For consecutive two years, I've seen this type of nightmare, I'm sure it was triggered by a specific incident happened with me, I'll never write anything about that here. I don't talk about the deepest stuff that ever bothered me, what if someone finds out and uses it against me? From 2019 to 2021 I woke up crying. I thought I got better after the last time I saw it back in February, 2021 right before I got on the microbus headed to some tour. After one year, I saw it again. I wonder what triggered that memory this time, I didn’t go out, get molested or anything. I don’t know what happened. Was I disturbed when I went to sleep? Yes. But I'm in a disturbed phase all the time. This is weird.
Another nightmare was I was dating a man but my sister started liking him and asked him out. Then she started dating him. I hate to say this, but again, I relived this sort of situation in real life. So probably this one was triggered by another memory as well?

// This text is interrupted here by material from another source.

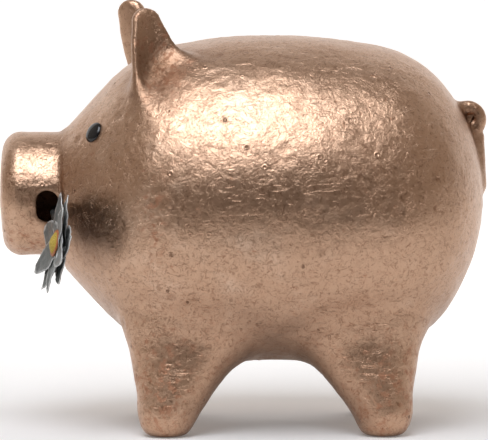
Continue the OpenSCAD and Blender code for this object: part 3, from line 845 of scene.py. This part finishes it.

I wonder how these memories get triggered. Do a lot of things bother me? Yes. Do I talk about them? Not at all. Do even my closest ones know about them? No. Is this because I have trust issues? Yes. I can't let anyone use these things against me and people do that. For example: I sent him that specific clip from "end of the fucking world", told him that I relate to this really hard and when he got angry he used it against me, said that I fuck up men here so I want to go abroad and start all over again. I mean, talk about misunderstanding someone. No wonder why I never shared anything with him kek.
Not just him, everyone does that and no way I'm giving anyone any leverage over me.
I want to fix this nightmares thing. The only good thing that happens to me is when I sleep. My dreams are usually very beautiful. And I wish I could keep it that way, this is how I escape.